Gewisse Parallelen zwischen Niklas Süle und Leroy Sané sind nicht von der Hand zu weisen. Vor wenigen Monaten noch gab es bei beiden berechtigte Zweifel, ob sie das allerhöchste Niveau, das ihnen einmal zugetraut wurde, wirklich erreichen würden. Inzwischen sind diese Zweifel komplett zerstäubt. Süle ist, wie Sané, sowohl bei den Bayern als auch in der Nationalmannschaft zur unangefochtenen Stammkraft aufgestiegen.
Während es bei der EM nur zu einem Kurzeinsatz reichte, stand Süle unter Flick in jedem Spiel in der Startelf – bis ihn jetzt eine Corona-Infektion stoppte. Niklas Süle und Antonio Rüdiger, das ist das Innenverteidigerpärchen, das derzeit von Flick präferiert wird, weil es die besten Voraussetzungen mitbringt für die extrem hohe Form der Vorwärtsverteidigung.
Bei der EM war der Gladbacher noch ein typischer Adabei: Hat sich über die Nominierung gefreut, hat nicht weiter gestört und sich in jedem Training voll reingehängt, obwohl sich seine Aussichten zu spielen im unteren einstelligen Prozentbereich bewegt haben. Hansi Flick aber hatte mit dem 29-Jährigen einen anderen Plan. Er hat Hofmann, der eigentlich in der Offensive zu Hause ist, vornehmlich als rechten Verteidiger eingesetzt.

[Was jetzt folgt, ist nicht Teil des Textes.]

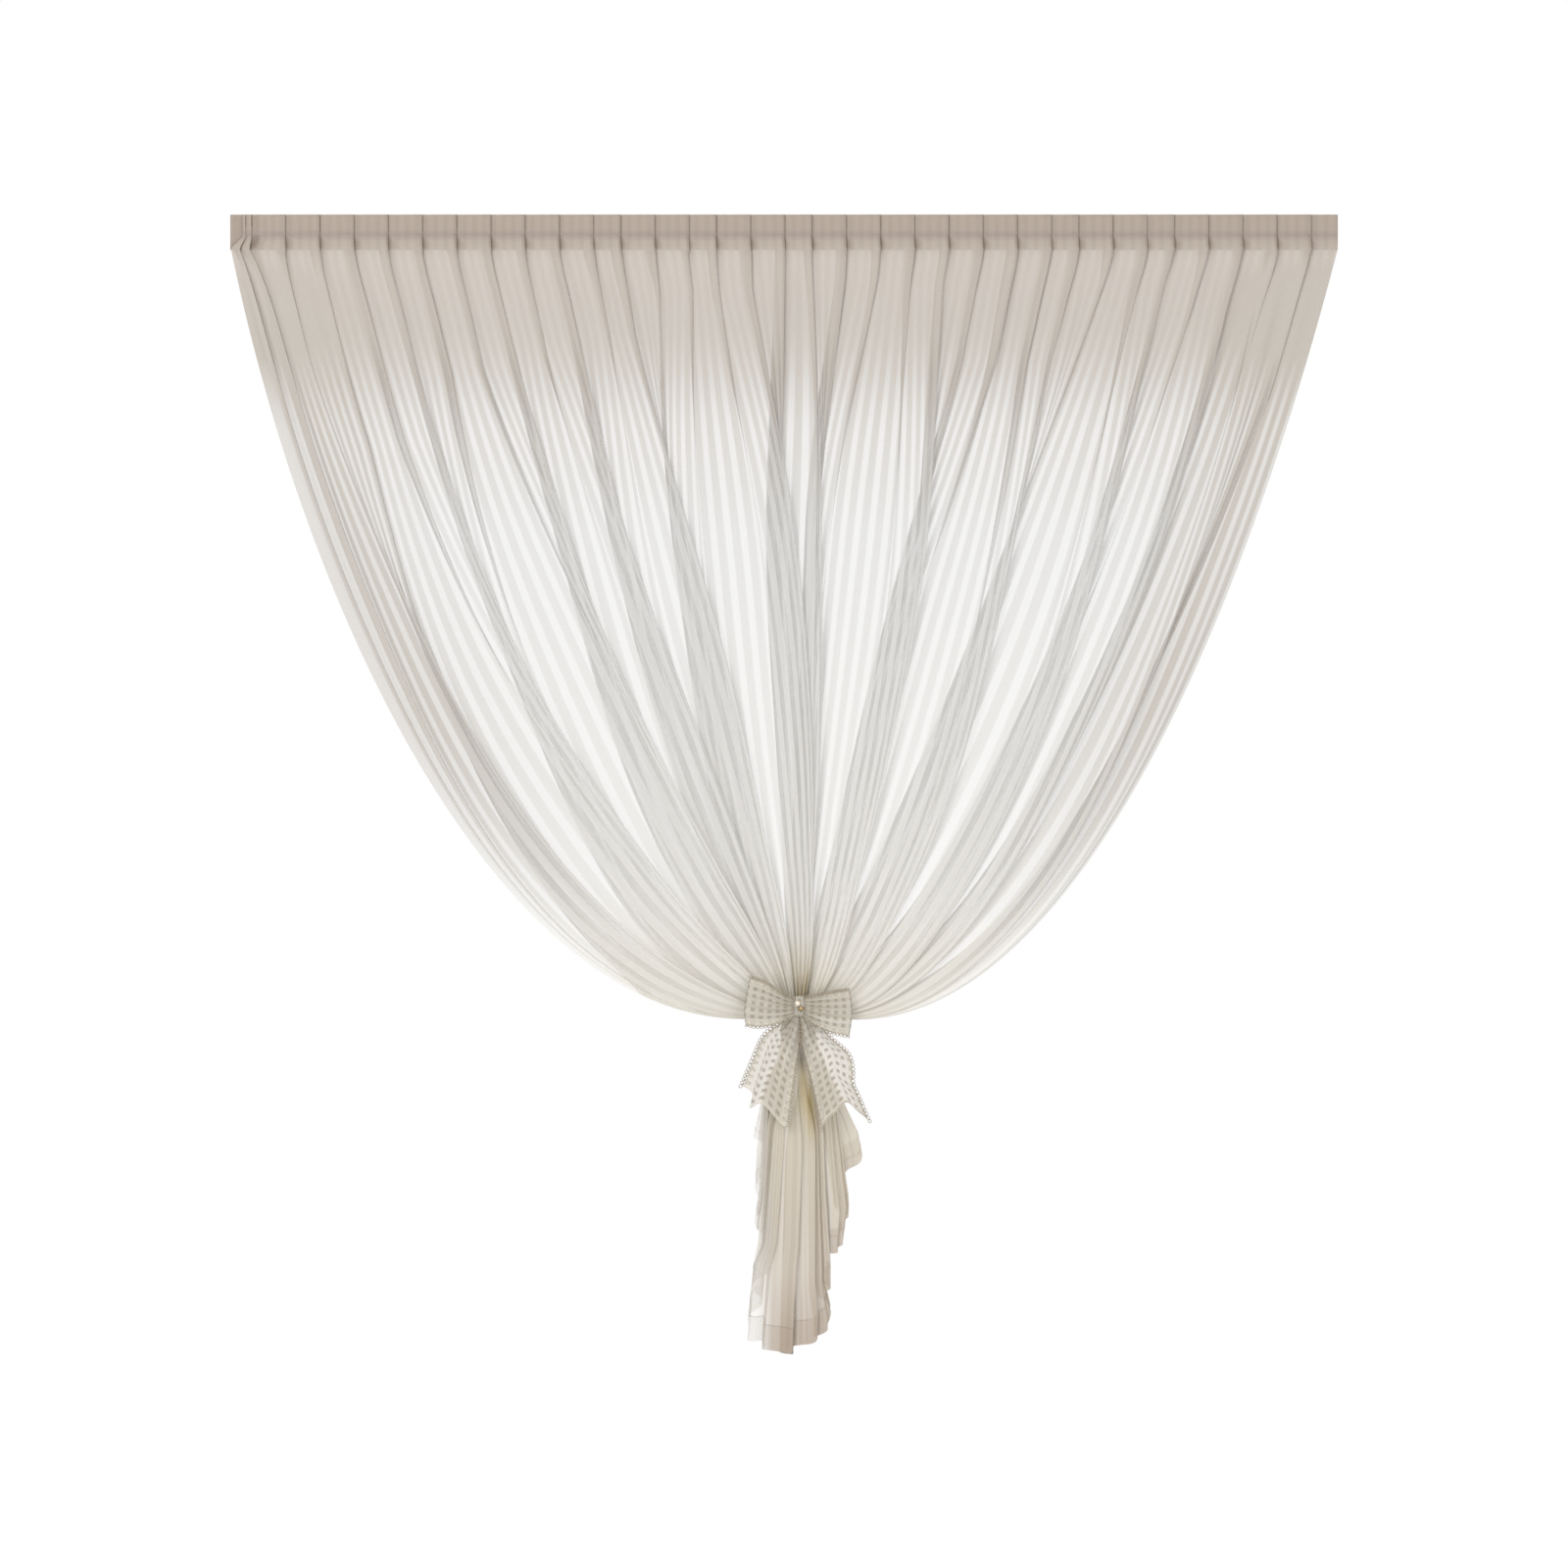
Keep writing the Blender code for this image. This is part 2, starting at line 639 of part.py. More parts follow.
def bead_seat(x, z, diameter):
    """How far forward a bead's centre stands so that it rests on the pinch with the seat's gap."""
    radius = diameter / 2
    reach = np.linspace(-1, 1, 41)
    nearest = 0.0
    for dx in reach * radius:
        for dz in reach * radius:
            flat = dx * dx + dz * dz
            if flat < radius * radius:
                need = pinch_surface(x + dx, z + dz) - math.sqrt(radius * radius - flat)
                nearest = min(nearest, need)
    return nearest - SEAT_GAP


def bead_pin(finish):
    """A gold ball on a short shaft that goes into the bow's middle."""
    x, z = PIN_AT
    y = bead_seat(x, z, PIN_HEAD_DIAMETER)
    pin = add_object("bead_pin", ball_mesh("bead_pin", (x, y, z), PIN_HEAD_DIAMETER), finish)
    far = pinch_surface(x, z) + PIN_LENGTH
    shaft = rod_mesh("shaft", (x, (y + far) / 2, z), PIN_DIAMETER, far - y, segments=10)
    combine(pin, tool("pin_shaft", shaft), "UNION")
    return pin


def pearl_bead(finish):
    x, z = PEARL_AT
    y = bead_seat(x, z, PEARL_DIAMETER)
    pin_y = bead_seat(*PIN_AT, PIN_HEAD_DIAMETER)
    flat = (x - PIN_AT[0]) ** 2 + (z - PIN_AT[1]) ** 2
    apart = (PEARL_DIAMETER + PIN_HEAD_DIAMETER) / 2 + SEAT_GAP
    if flat < apart * apart:
        y = min(y, pin_y - math.sqrt(apart * apart - flat))
    return add_object("pearl_bead", ball_mesh("pearl_bead", (x, y, z), PEARL_DIAMETER), finish)


def main():
    clear_scene()
    finishes = {
        "adhesive": material("adhesive_foam", (0.82, 0.82, 0.80), 0.6),
        "hook": material("hook_nylon", (0.80, 0.77, 0.73), 0.5),
        "loop": material("loop_nylon", (0.80, 0.77, 0.73), 0.8),
        "band": material("band_weave", (0.42, 0.37, 0.33), 0.8),
        "voile": material("sheer_voile", (0.82, 0.79, 0.74), 0.75),
        "tulle": material("dotted_tulle", (0.78, 0.74, 0.68), 0.7),
        "gold": material("gold_pin", (0.80, 0.58, 0.25), 0.25, 1.0),
        "pearl": material("pearl", (0.88, 0.84, 0.76), 0.2),
    }
    fastening_band(finishes)
    curtain_panel(finishes["voile"])
    bow_ribbon(finishes["tulle"])
    bead_pin(finishes["gold"])
    pearl_bead(finishes["pearl"])


main()
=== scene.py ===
"""The looks of a sheer pleated curtain on an adhesive band, tied low down with a dotted lace bow.

Everything is in metres in the frame's axes: +X to the viewer's right, -Y towards the viewer, +Z up.
"""

import math

import bpy
import numpy as np
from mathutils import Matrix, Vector


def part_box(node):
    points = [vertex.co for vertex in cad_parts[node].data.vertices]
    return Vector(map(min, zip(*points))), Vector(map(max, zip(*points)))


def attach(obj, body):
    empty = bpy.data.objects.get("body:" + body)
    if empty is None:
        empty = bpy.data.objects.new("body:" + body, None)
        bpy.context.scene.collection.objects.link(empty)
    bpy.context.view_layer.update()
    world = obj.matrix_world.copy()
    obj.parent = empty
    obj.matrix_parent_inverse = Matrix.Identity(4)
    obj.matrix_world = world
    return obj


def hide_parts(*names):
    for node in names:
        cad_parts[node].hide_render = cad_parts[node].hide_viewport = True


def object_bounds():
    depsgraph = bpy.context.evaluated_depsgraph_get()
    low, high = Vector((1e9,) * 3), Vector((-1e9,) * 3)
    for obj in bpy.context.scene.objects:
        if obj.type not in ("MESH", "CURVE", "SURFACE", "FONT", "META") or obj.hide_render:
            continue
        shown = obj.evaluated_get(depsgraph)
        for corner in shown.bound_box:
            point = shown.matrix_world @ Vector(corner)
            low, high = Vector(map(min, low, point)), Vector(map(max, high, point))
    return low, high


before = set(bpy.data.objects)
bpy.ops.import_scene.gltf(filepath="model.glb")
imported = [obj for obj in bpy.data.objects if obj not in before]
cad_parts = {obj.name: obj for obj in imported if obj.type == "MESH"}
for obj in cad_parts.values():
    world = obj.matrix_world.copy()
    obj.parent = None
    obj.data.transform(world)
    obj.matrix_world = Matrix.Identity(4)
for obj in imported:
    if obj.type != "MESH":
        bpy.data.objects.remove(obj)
CAD_BOX = [list(corner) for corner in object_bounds()]

# The band, read from the frame
BAND_LOW, BAND_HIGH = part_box("heading_band")
BAND_HALF = (BAND_HIGH.x - BAND_LOW.x) / 2
BAND_TOP = BAND_HIGH.z
BAND_BOTTOM = BAND_LOW.z
BAND_FRONT = BAND_LOW.y
SEAT_GAP = 0.0003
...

Bisher hat Hofmann die ungewohnte Aufgabe zur allgemeinen Zufriedenheit erledigt, auch wenn die Qualität der Gegner noch überschaubar war. „Ich traue es mir auch gegen qualitativ stärkere Gegner zu, in der Viererkette zu verteidigen“, sagt er. Der Beweis steht noch aus. Aber das gilt nach Spielen gegen Liechtenstein, Island und Armenien nicht nur für ihn, sondern für die ganze Nationalmannschaft.